興行的には諸経費を引いて黒字にはなったものの、菅原は国際プロレスでレフェリーを務めていた遠藤光雄から北尾光司の面倒を見るように頼まれ旗揚げ戦を最後に離脱する。元々剛と菅原は折り合いが悪く、自分中心で動かしていく剛に不信感を抱いていた。

 剛戦で自信を持った大仁田は10月6日にFMWを旗揚げ、パイオニア戦志も10月26日に元ジャパンプロレスの新倉史裕を加え、新人もデビューさせて第二弾興行を開催、メインは剛が新倉と対戦したが、旗揚げ戦と比べて観客動員が落ちるだけでなく、今度は剛が試合中に膝を脱臼させてしまうなど散々な結果となる。

剛はFMWから青柳政司ら誠心会館勢を引き抜いて対戦したものの、顔面蹴りを食らって鼻骨を折ってしまい、試合は無効試合となるが、館内の客から”金返せ”コールが巻き起こって、立会人だった浜口が剛に喝を入れてどうにか収めたものの、評価を受けることはなく、次第に後発から旗揚げしたFMWに押され始めていった。

そこで新日本プロレスからオファーが舞い込み、パイオニア戦志は青柳と共闘する形でパイオニア軍団として新日本に参戦することになった。

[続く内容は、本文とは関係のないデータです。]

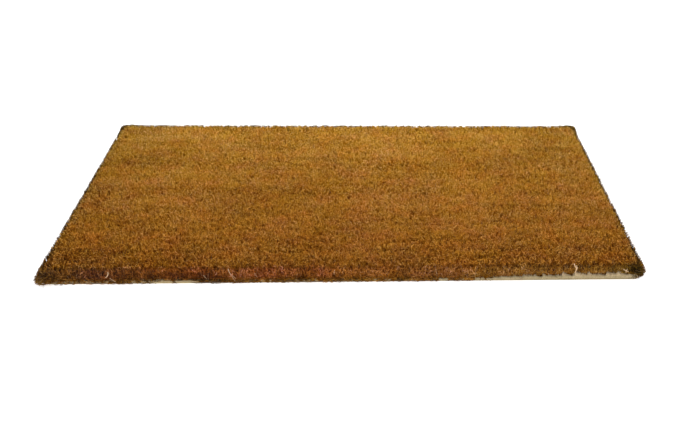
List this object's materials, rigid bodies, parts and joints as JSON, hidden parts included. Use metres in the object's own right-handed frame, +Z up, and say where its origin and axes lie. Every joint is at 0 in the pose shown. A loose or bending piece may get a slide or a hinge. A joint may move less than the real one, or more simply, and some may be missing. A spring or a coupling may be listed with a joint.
{
  "type": "door mat",
  "caption": "Rectangular door mat: rows of cut coir tufts, sheared level, planted in a flat vinyl backing with rounded corners.",
  "frame": {"origin": "on the flat underside of the vinyl backing, at the centre of the mat", "axes": "+X along the length of the mat and of its rows of tufts, +Y across its depth towards the back edge, +Z up out of the pile"},
  "size_m": [0.75, 0.45, 0.023],
  "materials": {
    "coir": "matt natural coconut fibre, golden brown with darker pits between the tufts",
    "vinyl": "soft cream-beige vinyl, matt, slightly uneven along the cut edge"
  },
  "bodies": {
    "root": {"vinyl_backing": "vinyl", "coir_row_01": "coir", "coir_row_02": "coir", "coir_row_03": "coir", "coir_row_04": "coir", "coir_row_05": "coir", "coir_row_06": "coir", "coir_row_07": "coir", "coir_row_08": "coir", "coir_row_09": "coir", "coir_row_10": "coir", "coir_row_11": "coir", "coir_row_12": "coir", "coir_row_13": "coir", "coir_row_14": "coir", "coir_row_15": "coir", "coir_row_16": "coir", "coir_row_17": "coir", "coir_row_18": "coir", "coir_row_19": "coir", "coir_row_20": "coir", "coir_row_21": "coir", "coir_row_22": "coir", "coir_row_23": "coir", "coir_row_24": "coir", "coir_row_25": "coir", "coir_row_26": "coir", "coir_row_27": "coir", "coir_row_28": "coir", "coir_row_29": "coir", "coir_row_30": "coir", "coir_row_31": "coir", "coir_row_32": "coir", "coir_row_33": "coir", "coir_row_34": "coir", "coir_row_35": "coir", "coir_row_36": "coir", "coir_row_37": "coir", "coir_row_38": "coir", "coir_row_39": "coir", "coir_row_40": "coir", "coir_row_41": "coir", "coir_row_42": "coir", "coir_row_43": "coir", "coir_row_44": "coir", "coir_row_45": "coir", "coir_row_46": "coir", "coir_row_47": "coir", "coir_row_48": "coir", "coir_row_49": "coir", "coir_row_50": "coir", "coir_row_51": "coir", "coir_row_52": "coir", "coir_row_53": "coir", "coir_row_54": "coir"}
  },
  "joints": []
}
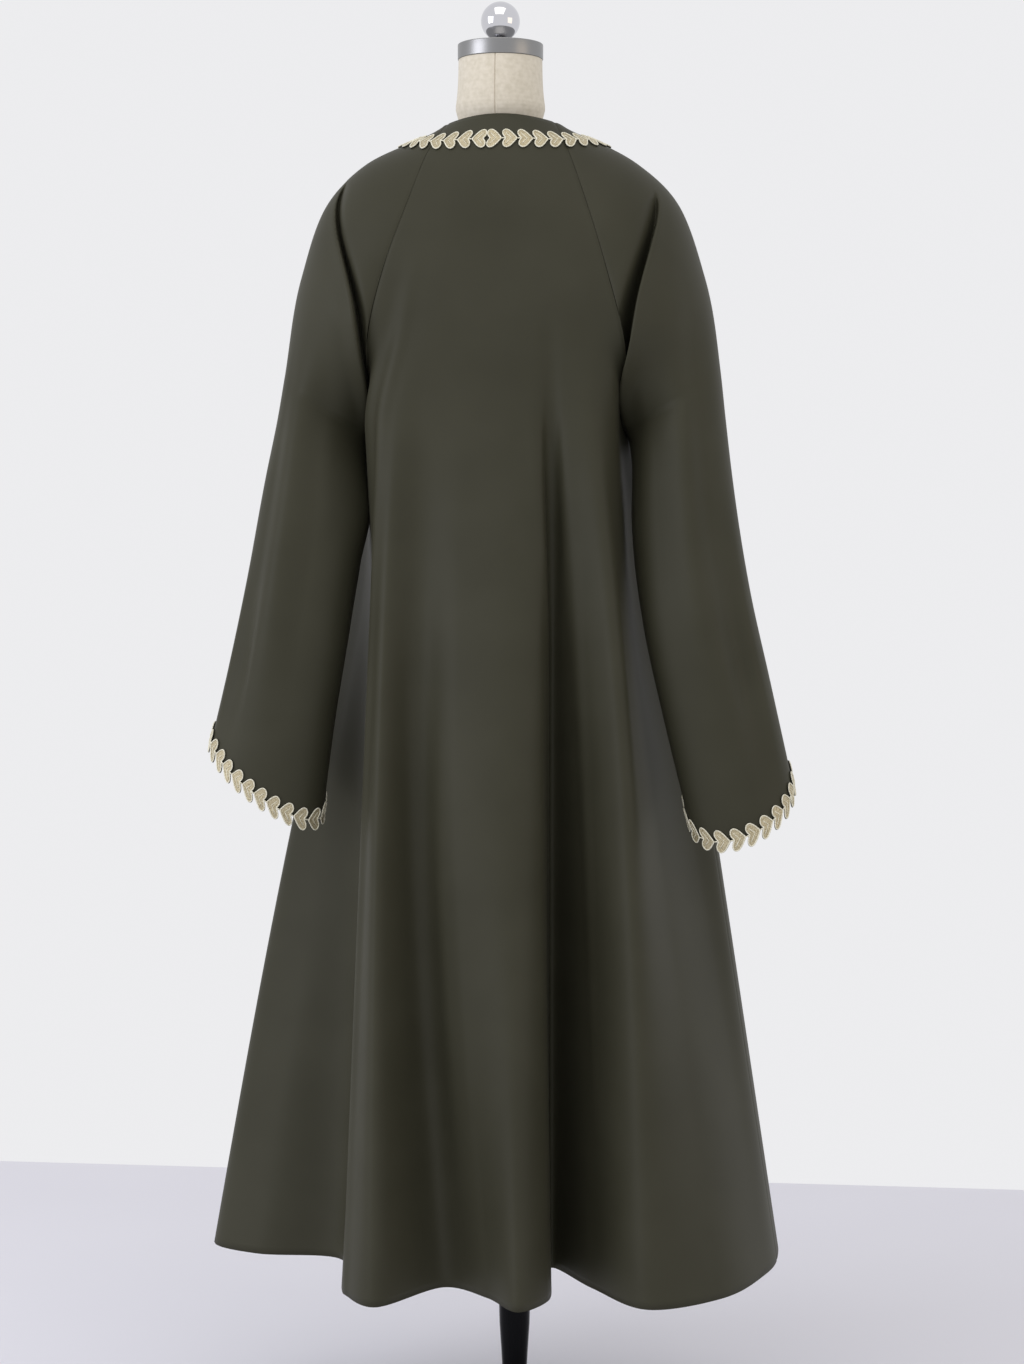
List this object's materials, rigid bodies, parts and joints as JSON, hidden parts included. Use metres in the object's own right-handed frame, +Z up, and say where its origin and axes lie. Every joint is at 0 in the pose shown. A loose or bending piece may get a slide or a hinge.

新日本との提携も全て剛が藤波との間で決めた話で、高杉にも相談せず独断で決めたものだったが、皮肉にも北尾のコーチ役となっていた菅原も新日本に参戦しており、剛らとも対戦することになった。

パイオニア戦志は最初こそは評価されなかったものの、マシンらブロンドアウトローズを抗争を繰り広げ、剛と高杉もIWGPタッグ王者だった武藤敬司&蝶野正洋とも対戦するなど、パイオニア戦志の頑張りに現場監督の長州が認め、パイオニア戦志の興行には新日本勢を貸し出したりもした。

11月28日に博多スターレーンで腰痛から復帰した藤波と剛が遂にシングルで対戦したが、剛が流血し藤波のエルボーアタックの前に完敗を喫し、新日本はパイオニア戦志とのは提携を年内で終了することを決定する。剛は新日本との提携にあたって大金を貰っており、他の選手からピンハネしてギャンブルに使ってしまっていた。実は高杉は長州から『何かあったら言ってくれ』と新日本に誘われていた。高杉は剛を見捨てるわけにはいかないと断ったが、おそらくだが長州が剛の悪評を聴いたことで、剛だけを切り離して高杉と青柳は新日本に引き取ろうと考えていたのかもしれない。

 12月20日の愛知県半田で剛のピンハネに気づいた青柳が離脱、剛も新日本から大金を手にしたことでやる気をなくし、パイオニア戦志は事実上活動停止となった。結局高杉の描いた団体を剛が食いつぶす形になってしまった。

 剛はその後、新日本から受け取った大金もギャンブルで使い果たしたのか、メガネスーパーの田中八郎氏に接近しSWS入りを狙ったが、普段バラバラだったSWSの選手らも剛の入団だけは一致団結して猛反対したため、剛のSWS入りはならず、それでも田中氏の世話を受けてマンションまで提供されていた。

そこで元ジャパン女子プロレスの代表だった持丸常夫氏から新団体旗揚げを持ちかけられ、再び高杉を巻き込んでオリエンタルプロレスを旗揚げしたが、そこでもピンハネをやらかしてしまい、団体から追放され、その後に剛一人で剛軍団を旗揚げ、『プロレスバカ』をニックネームにしてインディーで再ブレイクを果たす。しかしそのブレイクも長く続かず、団体からのオファーがなくなり、金に困ってヤバイビデオにも出演、挙句の果てには窃盗の疑いで逮捕されるなど、剛は落ちるところまで落ちてしまった。

 釈放後に剛はカンバック、DDTにも参戦したが、過度の飲酒が原因で無惨なほど衰えており、練習もままならない状態だったが、それでもリングに上がり続けた。しかし2009年10月に剛は自宅で倒れ、敗血症で死去、享年53歳だった。

 平成の間に様々なインディー団体が生まれていったが、平成元年に旗揚げした「パイオニア戦志」は先駆者だったことには間違いない。